Geochemical provenancing of igneous glacial erratics from Southern Britain, and implications for prehistoric stone implement distributions

Olwen Williams-Thorpe, Don Aldiss, Ian J. Rigby, Richard S. Thorpe
First published: 22 February 1999

https://doi.org/10.1002/(SICI)1520-6548(199903)14:3<209::AID-GEA1>3.0.CO;2-7


Abstract

Sixteen basic and intermediate composition igneous glacial erratics from Anglian (pre-423,000 years) deposits in Hertfordshire and Buckinghamshire, southern Britain, were selected for chemical and petrographic analysis in order to determine their original source outcrops.

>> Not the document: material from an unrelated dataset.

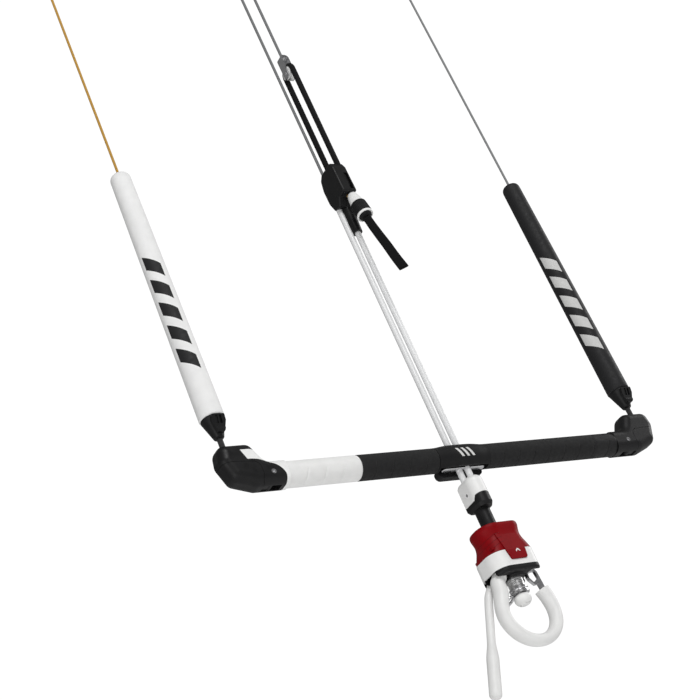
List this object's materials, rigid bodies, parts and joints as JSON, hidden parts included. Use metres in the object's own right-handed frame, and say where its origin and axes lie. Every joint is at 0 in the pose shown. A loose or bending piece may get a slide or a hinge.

Major and trace element compositions suggest that seven samples (plus two uncertain) originated in the Lower Carboniferous volcanics of the Scottish Midland Valley (SMV), four came from the Upper Carboniferous quartz dolerite association which crops out in Scotland, northern England (Whin Sill) and extends to Norway, and one came from the northern England Cleveland Dyke. One sample of altered dolerite is ambiguous but has some similarity to the Old Red Sandstone (Devonian) age lavas of the SMV, and one meta-basalt sample may be from southwest Scotland or Scandinavia. These results identify specific outcrops which provided glacial erratics within currently accepted ice trails in the United Kingdom, and provide the first supporting evidence based on geochemistry, rather than petrography, for these ice movements. The distribution and provenance of glacial erratics are of importance in archaeological studies, because erratics provided a potential source of raw material for stone implement production. There is a marked geographical correlation between the distribution of prehistoric stone implements of quartz dolerite in the United Kingdom, and directions of ice movements from quartz dolerite outcrops within Britain. This correlation lends support to the hypothesis that prehistoric man made extensive use of glacial erratics for implement manufacture, as an alternative to quarrying at outcrops and subsequent long-distance trade.

1 comment:

Tony Hinchliffe said...

Stephen Briggs also wrote in a journal "Does archaeology need ethical publishing?"